On what does Sachs rely for his prescriptions? Look again at the quotation which opened this review: “Economic theory supports the view that high tax rates spur work effort.” That is a true statement: economic theory does indeed say that big government, operating on Enlightened principles and staffed with the sinless, will lead to Utopia.

But Sachs in his glow has forgotten the old, sad, now bloodstained joke: it works in theory, but not in practice.

16 replies »

  1. Milosz, a poet, coined the term “Hegelian bite”, a term referring to those hopeless cases of western academicians.
    “But Sachs in his glow has forgotten the old, sad, now bloodstained joke: it works in theory, but not in practice.” Well said! But we continue to drift towards that “historical necessity”.

  2. Let’s start with a new mantra: No money for art while there are children starving. Anywhere.

    We could start by re-distributing funds already flowing from taxpayers to what marketers would call, Optional Extras. The National Endowment for the Arts, ” … an independent federal agency supporting artists and arts organizations and bringing the arts to all Americans … ” in FY 2009 had $128 million in “appropriated program funds” plus $50 million of “One Time Funding Under the American Recovery and Reinvestment Act of 2009.”
    http://www.nea.gov/about/09Annual/2009-NEA-Annual-Report.pdf

    Prominent in the NEA’s 2009 annual report is a photograph captioned, “The 2009 Piccolo Spoleto Festival, supported by the NEA, opened with Sunset Serenade, a free outdoor pops concert by the Charleston Symphony Orchestra at the U.S. Custom House overlooking the harbor.”

    On the other hand …
    Malnutrition is … devastating. It plays a part in more than a third of all child deaths in developing countries. It blunts the intellect, saps the productivity of everyone it touches and perpetuates poverty.
    http://www.unicef.org/nutrition/index_4050.html

  3. Why worry about converting US into European Utopia, would it not be easier to induce Prof Sachs to relocate. This way birds of a feather, and all that stuff, on either side of the pond.

  4. In theory, there’s no difference between theory and practice. But in practice, there is.

    (I have no idea where I stole that from!)

  5. My latest theory to explain some of the wacky pronouncements of some economists is that economics must surely lack a ‘sanity check’. In engineering (my field) the most powerful sanity check is conservation of energy (aka, you can’t get something for nothing).
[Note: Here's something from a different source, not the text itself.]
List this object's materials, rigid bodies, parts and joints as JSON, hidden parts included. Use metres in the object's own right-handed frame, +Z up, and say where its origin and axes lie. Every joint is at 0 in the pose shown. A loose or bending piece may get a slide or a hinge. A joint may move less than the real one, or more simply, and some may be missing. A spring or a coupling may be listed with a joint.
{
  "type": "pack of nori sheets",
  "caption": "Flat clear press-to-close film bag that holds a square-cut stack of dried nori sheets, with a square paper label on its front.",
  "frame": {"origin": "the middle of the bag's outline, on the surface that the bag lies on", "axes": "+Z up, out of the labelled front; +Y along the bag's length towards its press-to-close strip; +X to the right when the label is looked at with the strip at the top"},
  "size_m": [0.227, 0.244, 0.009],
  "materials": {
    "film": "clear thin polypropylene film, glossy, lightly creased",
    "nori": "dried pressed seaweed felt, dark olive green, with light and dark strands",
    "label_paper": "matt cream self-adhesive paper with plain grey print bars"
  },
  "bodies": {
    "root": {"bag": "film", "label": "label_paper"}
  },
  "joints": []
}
  6. “Sachs wants government to impose higher taxes, particularly on business.” But the burden of business taxes never falls on business, since a business is an abstraction not a consumer. The burden falls elsewhere: perhaps on employees, or shareholders, or customers, or suppliers. What on earth is the rationale of introducing a tax, the incidence of which is unknown? It can only be because the tax is disguised from the taxpayers. To which I cry “crook!”.

  7. Does Sachs suggest any optimum taxation rate? I had thought it was now accepted that the deadening effect of taxation showed up at a particular rate and that if the rate rose beyond a certain percent, the amount collected would diminish – Laffer is it?
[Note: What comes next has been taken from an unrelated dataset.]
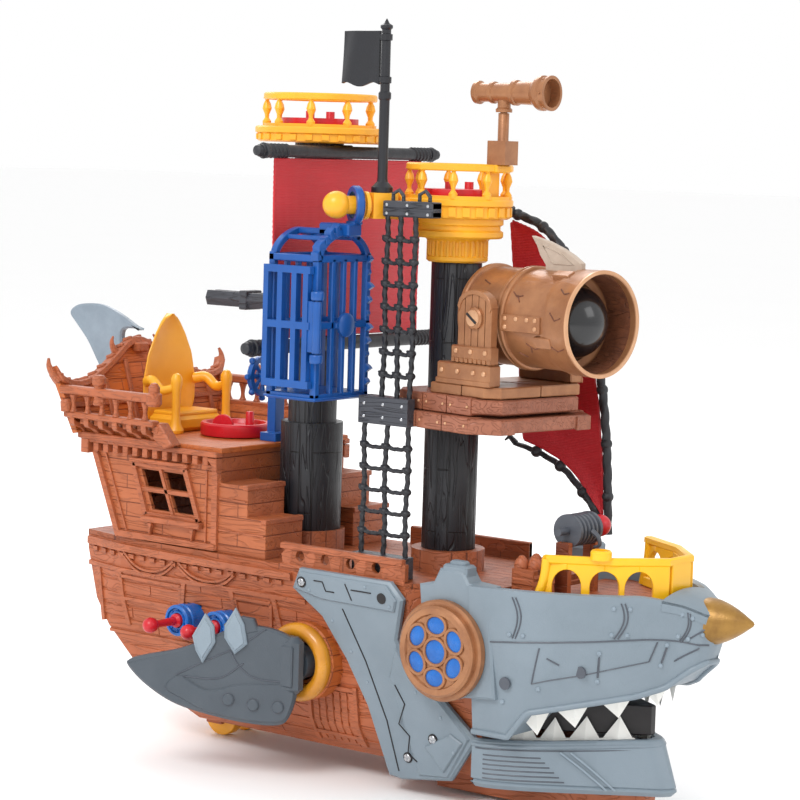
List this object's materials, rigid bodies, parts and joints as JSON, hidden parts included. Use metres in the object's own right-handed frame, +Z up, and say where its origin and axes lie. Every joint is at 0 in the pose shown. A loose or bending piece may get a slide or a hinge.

    There is some discussion of this topic in Hume’s History of England. As fundraising to support the prince evolved away from payments in lieu of feudal service, and become more taxlike, pernicious effects of various rates were discovered and a rate identified beyond which the taxed would be truly troubled. They then tended to limit the soak to lesser percentages.
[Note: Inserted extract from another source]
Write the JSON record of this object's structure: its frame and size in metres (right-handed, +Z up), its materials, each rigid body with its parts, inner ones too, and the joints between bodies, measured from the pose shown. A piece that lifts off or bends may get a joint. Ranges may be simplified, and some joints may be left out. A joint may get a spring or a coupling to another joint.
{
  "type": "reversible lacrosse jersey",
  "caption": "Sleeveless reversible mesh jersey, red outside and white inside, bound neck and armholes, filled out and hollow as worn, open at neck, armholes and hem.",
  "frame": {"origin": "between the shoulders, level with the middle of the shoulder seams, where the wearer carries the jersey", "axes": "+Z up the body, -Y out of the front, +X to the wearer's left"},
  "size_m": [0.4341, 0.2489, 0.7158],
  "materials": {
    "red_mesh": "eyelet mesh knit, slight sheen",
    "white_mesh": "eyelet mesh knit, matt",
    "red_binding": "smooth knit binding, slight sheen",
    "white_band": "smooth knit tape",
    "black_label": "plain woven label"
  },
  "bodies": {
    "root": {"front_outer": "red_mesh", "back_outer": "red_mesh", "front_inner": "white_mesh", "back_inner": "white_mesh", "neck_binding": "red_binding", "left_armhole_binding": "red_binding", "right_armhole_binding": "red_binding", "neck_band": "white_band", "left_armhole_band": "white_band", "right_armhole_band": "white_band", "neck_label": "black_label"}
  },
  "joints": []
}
    Unfortunately, I can’t identify the percentage because of the way it was applied – tax on moveables. I guess moribund cars weren’t subject to it.

    Sachs’ ideas must have gotten loose in public early in the summer because they were presented as fact to us during an otherwise pleasant evening in upstate New York. I asked our hostess who had surfaced this bizarre view to demonstrate that “higher taxation had been found to increase economic activity” with examples. she couldn’t. Can Sachs?

  8. People argue that taxes on business don’t hurt business, they’re passed on to the consumer.
    In fact, both business and the consumer are hurt. True, business tries to pass on the cost to consumers by raising prices, but unless demand is completely inelastic, they don’t succeed in passing along ALL of the cost. The net result is the business is poorer, getting reduced profits, the consumer is poorer, with prices going up and income not going up. In many cases even the government loses money because the higher tax rates are more than offset by higher unemployment , businesses going under, and fewer people paying those higher rates.

  9. The most inexplicable feature of these guys is their inability to learn from history, instead retaining their narratives and theories in the face of all empirical experience. It must be hard wired by evolution, and especially dominant in people like Sachs

  10. My last post reminds me of a story by Raymond Smullyan.

    A fellow walks into a bar and says, ” Drinks for everyone, when I drink EVERYBODY drinks!”
    He orders a second, and says, “When I have another, EVERyBODY has another!”
    Finally he pulls out his wallet and says, And when I pay, EVERYBODY pays!”,

    Sometimes, when the government raises taxes EVERYBODY pays- the corporation with lower profits, the consumer wihth relatively higher prices and lower income, and the government with lower revenues.

  11. So much uproar! The thing is, people are not idiots. Changing the US system for one like in the UK will not make electors accept higher taxes. If by mistake they elect a government that taxes beyond what they believe acceptable, they will gladly replace them by another group that will bring tax levels to a equilibrium they can accept. So what happens if the US changes to a British system? Something like Canada. And please don`t bring up the clichés about socialism. Canadians elect the government they want. No reason for Americans to do any different. Sachs would indeed be surprised by the outcome of his proposed changes.

  12. Madness, sheer madness is what Sach’s advocates. The ideas he presents are not even worth commenting upon beyond saying he offers all that has gloriously failed as the way.

    It is very sad that an educate person could so torture reason to say what he thinks.